Adoption Attorney: “Placement policy needs to be reviewed seriously and overhauled especially when younger children are involved. We need to acknowledge the well-being of children and the length of time a child is in a home relative to the age of the child. We need to be aware of the damage done to the child by moving the child to another stranger’s home instead of allowing the adoption by the foster family. . . . One of the biggest difficulties my clients face is the predisposition of the county to view the foster home a temporary placement facility and not a potential adoptive home. What the county fails to realize is that regardless of what the foster parents do personally to guard themselves, the children are going to bond with the people they live with, who are kind and loving and provide their daily lifestyle. They cannot blame foster parents for having a child attach to their familiy system, even though they are being professional in their own relationship to the child.”
 
Foster Parent: “I am just a ‘quote’ foster parent ‘unquote.’ They said things like, ‘ you make too much money in foster care.’ A dollar an hour per child is so much, what professional works with children at that rate?

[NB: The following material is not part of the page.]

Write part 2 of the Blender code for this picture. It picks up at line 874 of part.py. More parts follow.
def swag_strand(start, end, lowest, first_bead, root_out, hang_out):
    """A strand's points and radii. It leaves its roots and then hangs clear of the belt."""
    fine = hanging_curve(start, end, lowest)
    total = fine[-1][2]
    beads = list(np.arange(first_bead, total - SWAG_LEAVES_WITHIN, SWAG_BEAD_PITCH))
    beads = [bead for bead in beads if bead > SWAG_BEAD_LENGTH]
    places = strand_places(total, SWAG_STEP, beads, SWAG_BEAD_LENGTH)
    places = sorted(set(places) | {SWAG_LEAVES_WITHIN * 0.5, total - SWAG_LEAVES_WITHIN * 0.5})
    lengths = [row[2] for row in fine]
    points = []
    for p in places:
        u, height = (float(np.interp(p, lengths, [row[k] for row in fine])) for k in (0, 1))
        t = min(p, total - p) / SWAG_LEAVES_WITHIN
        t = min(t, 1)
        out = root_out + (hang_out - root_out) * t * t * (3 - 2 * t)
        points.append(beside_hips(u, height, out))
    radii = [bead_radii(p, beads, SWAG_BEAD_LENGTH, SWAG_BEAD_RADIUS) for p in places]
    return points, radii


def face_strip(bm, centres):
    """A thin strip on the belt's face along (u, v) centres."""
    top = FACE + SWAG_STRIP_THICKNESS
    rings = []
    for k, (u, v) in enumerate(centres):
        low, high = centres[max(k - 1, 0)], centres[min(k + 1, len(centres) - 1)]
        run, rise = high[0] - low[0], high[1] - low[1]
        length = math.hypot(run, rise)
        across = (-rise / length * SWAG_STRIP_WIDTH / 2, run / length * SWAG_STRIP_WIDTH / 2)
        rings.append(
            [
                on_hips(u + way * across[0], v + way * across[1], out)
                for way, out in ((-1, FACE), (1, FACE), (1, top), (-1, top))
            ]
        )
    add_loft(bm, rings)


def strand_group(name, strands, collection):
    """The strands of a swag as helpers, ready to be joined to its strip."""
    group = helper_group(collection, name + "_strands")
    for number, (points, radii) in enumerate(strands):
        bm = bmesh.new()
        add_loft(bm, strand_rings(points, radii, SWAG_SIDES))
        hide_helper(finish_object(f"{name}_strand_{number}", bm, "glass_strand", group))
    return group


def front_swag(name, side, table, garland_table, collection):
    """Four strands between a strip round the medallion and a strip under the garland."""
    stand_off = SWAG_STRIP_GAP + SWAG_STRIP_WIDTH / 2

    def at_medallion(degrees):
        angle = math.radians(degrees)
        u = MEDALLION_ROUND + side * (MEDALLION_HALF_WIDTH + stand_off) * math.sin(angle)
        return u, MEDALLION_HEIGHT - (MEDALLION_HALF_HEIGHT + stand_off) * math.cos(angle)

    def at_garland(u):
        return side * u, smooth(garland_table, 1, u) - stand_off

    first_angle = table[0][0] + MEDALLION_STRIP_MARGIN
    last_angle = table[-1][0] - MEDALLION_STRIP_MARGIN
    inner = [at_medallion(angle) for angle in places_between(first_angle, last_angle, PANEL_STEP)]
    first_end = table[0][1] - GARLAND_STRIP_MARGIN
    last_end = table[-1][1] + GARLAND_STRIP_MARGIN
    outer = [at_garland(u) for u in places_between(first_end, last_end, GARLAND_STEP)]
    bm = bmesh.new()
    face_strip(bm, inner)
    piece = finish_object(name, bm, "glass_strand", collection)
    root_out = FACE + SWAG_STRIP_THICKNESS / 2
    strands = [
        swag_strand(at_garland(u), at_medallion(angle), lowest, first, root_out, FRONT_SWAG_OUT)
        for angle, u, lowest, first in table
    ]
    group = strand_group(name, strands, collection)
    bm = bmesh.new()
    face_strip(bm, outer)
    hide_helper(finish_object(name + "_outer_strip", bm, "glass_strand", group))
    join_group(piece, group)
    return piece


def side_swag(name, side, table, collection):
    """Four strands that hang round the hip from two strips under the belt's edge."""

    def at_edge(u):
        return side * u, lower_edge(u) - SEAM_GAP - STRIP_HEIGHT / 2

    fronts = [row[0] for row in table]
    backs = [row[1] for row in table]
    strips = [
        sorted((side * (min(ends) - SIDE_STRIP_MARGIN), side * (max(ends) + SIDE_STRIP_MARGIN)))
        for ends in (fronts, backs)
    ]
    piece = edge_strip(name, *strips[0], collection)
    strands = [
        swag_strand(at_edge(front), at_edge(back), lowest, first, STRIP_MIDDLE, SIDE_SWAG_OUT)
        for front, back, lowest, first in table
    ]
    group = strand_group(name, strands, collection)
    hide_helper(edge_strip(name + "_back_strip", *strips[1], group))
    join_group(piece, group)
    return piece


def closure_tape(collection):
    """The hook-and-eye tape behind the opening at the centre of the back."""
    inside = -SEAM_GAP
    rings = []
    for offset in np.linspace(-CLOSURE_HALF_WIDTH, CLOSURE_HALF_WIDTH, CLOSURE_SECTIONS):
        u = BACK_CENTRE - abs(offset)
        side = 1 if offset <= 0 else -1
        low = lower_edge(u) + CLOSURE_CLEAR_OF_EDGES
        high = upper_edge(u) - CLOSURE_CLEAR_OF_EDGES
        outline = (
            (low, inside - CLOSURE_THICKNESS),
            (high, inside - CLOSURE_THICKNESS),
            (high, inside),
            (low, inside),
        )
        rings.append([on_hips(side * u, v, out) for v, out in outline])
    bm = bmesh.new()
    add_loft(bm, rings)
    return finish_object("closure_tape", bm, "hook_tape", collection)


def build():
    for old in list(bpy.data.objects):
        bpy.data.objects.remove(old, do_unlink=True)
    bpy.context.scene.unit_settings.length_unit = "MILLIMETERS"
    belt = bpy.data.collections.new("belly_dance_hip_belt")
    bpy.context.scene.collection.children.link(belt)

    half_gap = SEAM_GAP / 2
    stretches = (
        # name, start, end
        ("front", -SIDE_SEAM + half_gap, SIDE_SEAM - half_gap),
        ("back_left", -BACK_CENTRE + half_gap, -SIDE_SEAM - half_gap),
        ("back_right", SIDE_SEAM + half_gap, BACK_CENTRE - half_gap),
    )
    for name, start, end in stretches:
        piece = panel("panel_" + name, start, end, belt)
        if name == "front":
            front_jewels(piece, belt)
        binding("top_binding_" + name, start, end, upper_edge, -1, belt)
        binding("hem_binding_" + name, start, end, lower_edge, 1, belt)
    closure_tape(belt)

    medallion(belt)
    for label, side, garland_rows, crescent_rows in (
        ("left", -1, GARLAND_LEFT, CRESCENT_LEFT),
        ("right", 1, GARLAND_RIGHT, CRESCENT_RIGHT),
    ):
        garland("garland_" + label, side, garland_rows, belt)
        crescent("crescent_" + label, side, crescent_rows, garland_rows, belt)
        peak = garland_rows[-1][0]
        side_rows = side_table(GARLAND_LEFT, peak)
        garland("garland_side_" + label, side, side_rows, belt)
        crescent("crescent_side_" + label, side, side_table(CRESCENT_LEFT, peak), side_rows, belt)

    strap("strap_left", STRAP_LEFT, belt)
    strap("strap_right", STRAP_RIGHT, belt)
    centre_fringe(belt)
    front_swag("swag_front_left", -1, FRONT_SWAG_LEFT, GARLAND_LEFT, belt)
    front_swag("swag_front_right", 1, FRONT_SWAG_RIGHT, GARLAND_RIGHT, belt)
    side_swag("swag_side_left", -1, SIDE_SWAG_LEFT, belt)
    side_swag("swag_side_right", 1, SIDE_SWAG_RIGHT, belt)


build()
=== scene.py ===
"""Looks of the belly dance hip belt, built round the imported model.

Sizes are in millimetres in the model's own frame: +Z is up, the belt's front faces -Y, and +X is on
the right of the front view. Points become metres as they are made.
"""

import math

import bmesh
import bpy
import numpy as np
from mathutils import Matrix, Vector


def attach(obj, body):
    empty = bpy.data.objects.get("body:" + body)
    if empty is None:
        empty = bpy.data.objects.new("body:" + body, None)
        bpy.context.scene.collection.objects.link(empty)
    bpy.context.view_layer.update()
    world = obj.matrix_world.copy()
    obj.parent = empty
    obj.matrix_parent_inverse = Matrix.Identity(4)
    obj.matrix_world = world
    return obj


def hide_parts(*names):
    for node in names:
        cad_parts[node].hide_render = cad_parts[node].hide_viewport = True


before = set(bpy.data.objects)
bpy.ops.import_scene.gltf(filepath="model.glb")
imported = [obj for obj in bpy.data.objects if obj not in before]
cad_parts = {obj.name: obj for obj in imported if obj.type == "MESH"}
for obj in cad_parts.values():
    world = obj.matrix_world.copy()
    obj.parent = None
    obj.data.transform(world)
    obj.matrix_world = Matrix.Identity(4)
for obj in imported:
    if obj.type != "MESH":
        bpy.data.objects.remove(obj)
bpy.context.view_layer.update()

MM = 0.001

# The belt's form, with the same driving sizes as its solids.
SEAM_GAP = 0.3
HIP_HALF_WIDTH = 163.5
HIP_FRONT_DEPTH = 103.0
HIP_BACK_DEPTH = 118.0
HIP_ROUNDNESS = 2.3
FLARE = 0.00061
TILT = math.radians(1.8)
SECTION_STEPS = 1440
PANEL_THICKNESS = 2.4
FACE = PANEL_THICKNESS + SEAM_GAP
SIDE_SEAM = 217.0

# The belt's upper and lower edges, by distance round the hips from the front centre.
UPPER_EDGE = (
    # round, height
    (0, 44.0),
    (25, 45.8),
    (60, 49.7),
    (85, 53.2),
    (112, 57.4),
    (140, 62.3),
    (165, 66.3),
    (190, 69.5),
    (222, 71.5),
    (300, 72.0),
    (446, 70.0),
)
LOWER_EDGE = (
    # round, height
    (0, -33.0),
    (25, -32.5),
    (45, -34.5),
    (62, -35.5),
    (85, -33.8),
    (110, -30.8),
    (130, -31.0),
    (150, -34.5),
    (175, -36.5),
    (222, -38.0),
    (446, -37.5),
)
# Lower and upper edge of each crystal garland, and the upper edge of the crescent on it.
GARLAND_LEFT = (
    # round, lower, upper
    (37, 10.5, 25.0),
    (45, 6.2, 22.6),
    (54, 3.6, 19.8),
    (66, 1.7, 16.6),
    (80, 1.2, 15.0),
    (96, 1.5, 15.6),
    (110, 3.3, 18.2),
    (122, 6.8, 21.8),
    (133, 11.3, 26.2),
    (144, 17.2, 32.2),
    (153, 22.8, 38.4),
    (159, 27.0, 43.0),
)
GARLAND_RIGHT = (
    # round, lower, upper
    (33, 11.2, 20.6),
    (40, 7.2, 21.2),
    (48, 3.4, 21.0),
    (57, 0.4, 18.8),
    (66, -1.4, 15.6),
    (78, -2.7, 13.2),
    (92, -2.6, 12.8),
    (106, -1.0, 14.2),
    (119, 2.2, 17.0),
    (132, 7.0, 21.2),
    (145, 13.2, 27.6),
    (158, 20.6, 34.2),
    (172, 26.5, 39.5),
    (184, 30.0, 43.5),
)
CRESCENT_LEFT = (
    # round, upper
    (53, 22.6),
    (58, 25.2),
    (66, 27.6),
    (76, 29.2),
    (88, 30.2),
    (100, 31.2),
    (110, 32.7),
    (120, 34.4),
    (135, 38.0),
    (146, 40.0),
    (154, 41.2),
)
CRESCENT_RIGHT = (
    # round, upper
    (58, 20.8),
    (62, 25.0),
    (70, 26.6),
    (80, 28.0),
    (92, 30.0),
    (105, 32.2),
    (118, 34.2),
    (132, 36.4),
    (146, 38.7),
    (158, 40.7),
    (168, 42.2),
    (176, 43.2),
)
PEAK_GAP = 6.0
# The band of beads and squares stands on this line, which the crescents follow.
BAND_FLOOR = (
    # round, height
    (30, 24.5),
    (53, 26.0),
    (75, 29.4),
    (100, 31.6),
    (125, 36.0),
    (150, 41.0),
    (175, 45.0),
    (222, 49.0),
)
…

I’d say foster parents are a bargain, and adoptive parents are a real bargain, especially if the state can wash the kids out of the systemm not be responsible for them any longer and place all the responsibility and liability on the new adoptive family. . . . Going from a foster family to adoptive family of the very same children will put my whole family at financial risk. But you know what, these kids want to stay here and that risk for their personal benefit is worth it.”
 
Social Worker: “I wish we could serve children and philosophical ideas. Social services needs to get out of the ivory tower and meet the needs of the children. They are the future of this country and how we treat them will matte. It would be easier right from the beginning to know if termination was going to take place so the right high risk legal fos-adoption home could be found immediately. Fos-adopt families walk a very emotional path. Day-to-day life can be adoption on one day and adoption off the next. We need designated staff who specialize in working with these families for long term support and training needs.”
 
            Last night when I arrived home the house was quiet. The little “rose” was lying in a shallow puddle. I smiled and gently put it back into the protection of its vase, and I noticed the new growth -- tiny new roots, struggling for life. I turned out the light and went to check in on the almost nine year old, peacefully sleeping. I kissed her soft cheek, thinking that breakages are so powerful and transplanting is so difficult, but with care and attention those new roots do grow and eventually there is springtime!